# Instruments and Equipment > Builders and Repair >  Setting the bridge on a mandolin

## rick7157

I am new to mandolins.
If I resring my Mando, where does the bridge locate for intination?

----------


## Rick Cadger

Probably easiest done with an electronic tuner. Basically, when the bridge is in the right spot, the note fretted at the 12th fret should be the same as the open string but an octave higher. Also, the 12th fret fretted note and the 12th fret harmonic should give the same reading.

If the 12th fret notes are sharp compared to the open string then move the bridge toward the tail piece a little. If the fretted note is flat, then move the bridge toward the headstock a little.

If you get it so that the G strings and the E strings both give an accurate reading for open and fretted notes, then the D and A courses should be right too - as long as the compensation on the bridge is correct.

Edit to add: there's no exact spot that someone can describe. You really need to check it as explained above. However, if your mando has f-holes then positioning the bridge at the middle points of the f-holes is a good place to start.
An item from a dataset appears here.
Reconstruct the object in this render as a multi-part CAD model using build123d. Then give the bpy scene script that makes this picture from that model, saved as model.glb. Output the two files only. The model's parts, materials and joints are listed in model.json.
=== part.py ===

That should be roughly ball park, but you'll need to fine tune a few mm one way or the other.

----------


## Andy Miller

I'll add this - it's important to be able to do what Rick has described below, so that you can correct the bridge location any time it needs it.  But since your original post mentioned "restringing," I'll say this:  when you restring, change them one pair at a time so that the remaining three pairs hold the bridge in place.  There's no need for the bridge to move at all during restringing, so long as it's in the right spot to begin with.

----------


## Markus

Agree with alltunator.

I restring one string or a pair at a time. Keeps the bridge set so I don't have to worry about it moving or tilting. 

What Rick suggests is vital information to know and practice, just not needed every string change.

With hours spent every day playing I change strings monthly or more often ... but I find it  unnecessary to adjust the intonation so often and saves a lot of time each string change not to.  I'd prefer to check/set intonation only when it's off [or a couple times a year at most.]

I also feel that repeat tuning up/down [loose to move bridge, tight to check intonation] tends to take a bit of life out of the strings. I might be alone in this belief, but always change strings much sooner [sound dead] after I've had to adjust intonation.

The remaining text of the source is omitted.